I'm writing an RPC library for AVR and need to pass a function address to some inline assembler code and call the function from within the assembler code. However the assembler complains when I try to call the function directly.
This minimal example test.cpp illustrates the issue (in the actual case I'm passing args and the function is an instantiation of a static member of templated class):
void bar () {
return;
}
void foo() {
asm volatile (
"call %0" "\n"
:
: "p" (bar)
);
}
Compiling with avr-gcc -S test.cpp -o test.S -mmcu=atmega328p works fine but when I try to assemble with avr-gcc -c test.S -o test.o -mmcu=atmega328p avr-as complains:
test.c: Assembler messages:
test.c:38: Error: garbage at end of line
I have no idea why it writes "test.c", the file it is referring to is test.S, which contains this on line 38:
call gs(_Z3barv)
I have tried all even remotely sensible constraints on the paramter to the inline assembler that I could find here but none of those I tried worked.
I imagine if the gs() part was removed, everything should work, but all constraints seem to add it.

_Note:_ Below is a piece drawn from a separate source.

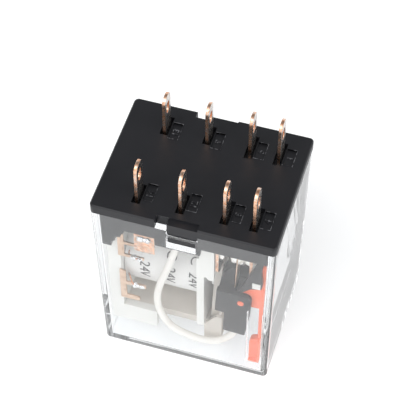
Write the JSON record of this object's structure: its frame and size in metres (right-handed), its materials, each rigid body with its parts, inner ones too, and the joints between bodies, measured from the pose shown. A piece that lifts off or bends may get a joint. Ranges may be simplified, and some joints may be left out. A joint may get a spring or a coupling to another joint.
{
  "type": "plug-in relay",
  "caption": "Plug-in control relay: clear cover on a black base with flat blade terminals, taped coil, yoke and hinged armature, changeover contacts and an orange position indicator.",
  "frame": {"origin": "bottom centre of the clear cover's face, on which the relay stands with its blades up", "axes": "+Z along the blades, +X from the coil end to the contact end, -Y towards the side with the indicator lever"},
  "size_m": [0.028, 0.0216, 0.0426],
  "materials": {
    "black_moulding": "fine moulded satin",
    "clear_cover": "clear polished polycarbonate",
    "tinned_copper": "tinned flat faces with sheared copper edges",
    "bare_copper": "rolled bare copper alloy",
    "contact_silver": "turned silver alloy",
    "white_moulding": "natural white moulding",
    "enamelled_wire": "enamelled copper wire",
    "white_tape": "white polyester tape",
    "soft_iron": "nickel-plated soft iron",
    "spring_steel": "bright spring steel",
    "solder": "bright solder",
    "white_sleeve": "smooth white sleeve",
    "orange_moulding": "orange translucent moulding"
  },
  "bodies": {
    "root": {"base": "black_moulding", "cover": "clear_cover", "coil_terminal_14": "tinned_copper", "coil_terminal_13": "tinned_copper", "common_terminal_12": "tinned_copper", "common_terminal_9": "tinned_copper", "open_terminal_8": "tinned_copper", "open_terminal_5": "tinned_copper", "closed_terminal_4": "tinned_copper", "closed_terminal_1": "tinned_copper", "open_contact_rivets": "contact_silver", "closed_contact_rivets": "contact_silver", "bobbin": "white_moulding", "coil_winding": "enamelled_wire", "coil_tape": "white_tape", "core": "soft_iron", "coil_tag_upper": "bare_copper", "coil_tag_lower": "bare_copper", "magnet_wire_ends": "enamelled_wire", "coil_solder_joints": "solder", "yoke": "soft_iron", "hinge_bracket": "soft_iron", "return_spring": "spring_steel", "return_spring_rivets": "spring_steel", "terminal_solder_joints": "solder", "lead_front": "white_sleeve", "lead_back": "white_sleeve", "indicator_pivot": "white_moulding"},
    "armature": {"armature": "soft_iron", "armature_rivets": "spring_steel", "contact_carrier": "black_moulding", "moving_spring_front": "bare_copper", "moving_spring_back": "bare_copper", "moving_contact_rivets": "contact_silver", "spring_solder_joints": "solder"},
    "indicator": {"indicator_lever": "orange_moulding"}
  },
  "joints": [
    {"name": "armature_hinge", "type": "hinge", "parent": "root", "child": "armature", "pos_m": [0.00333, 0, 0.00705], "axis": [0, 1, 0], "range_deg": [-2.31, 0], "stiffness_Nm_per_rad": 0.05, "springref_deg": 2.29, "deforming": ["return_spring", "lead_front", "lead_back"]},
    {"name": "indicator_hinge", "type": "hinge", "parent": "root", "child": "indicator", "pos_m": [0.011, -0.0077, 0.0235], "axis": [0, 1, 0], "range_deg": [0, 4.75]}
  ],
  "couplings": [
    {"joint": "indicator_hinge", "follows": "armature_hinge", "ratio": -2.0463}
  ]
}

I have no idea what it does.
The odd thing is that doing an indirect call like this assembles just fine:
void bar () {
return;
}
void foo() {
asm volatile (
"ldi r30, lo8(%0)" "\n"
"ldi r31, hi8(%0)" "\n"
"icall" "\n"
:
: "p" (bar)
);
}
The assembler produced looks like this:
ldi r30, lo8(gs(_Z3barv))
ldi r31, hi8(gs(_Z3barv))
icall
And avr-as doesn't complain about any garbage.
There are several issues with the code:
Issue 1: Wrong Constraint
The correct constraint for a call target is "i", thus known at link-time.
Issue 2: Wrong % print-modifier
In order to print an address suitable for a call, use %x which will print a plain symbol without gs(). Generating a linker stub at this place by means of gs() is not valid syntax, hence "garbage at end of line". Apart from that, as you are calling bar directly, there is no need for linker stub (at least not for this kind of symbol usage).
Issue 3: call instruction might not be available
To factor out whether a device supports call or just rcall, there is %~ which prints a single r if just rcall is available, and nothing if call is available.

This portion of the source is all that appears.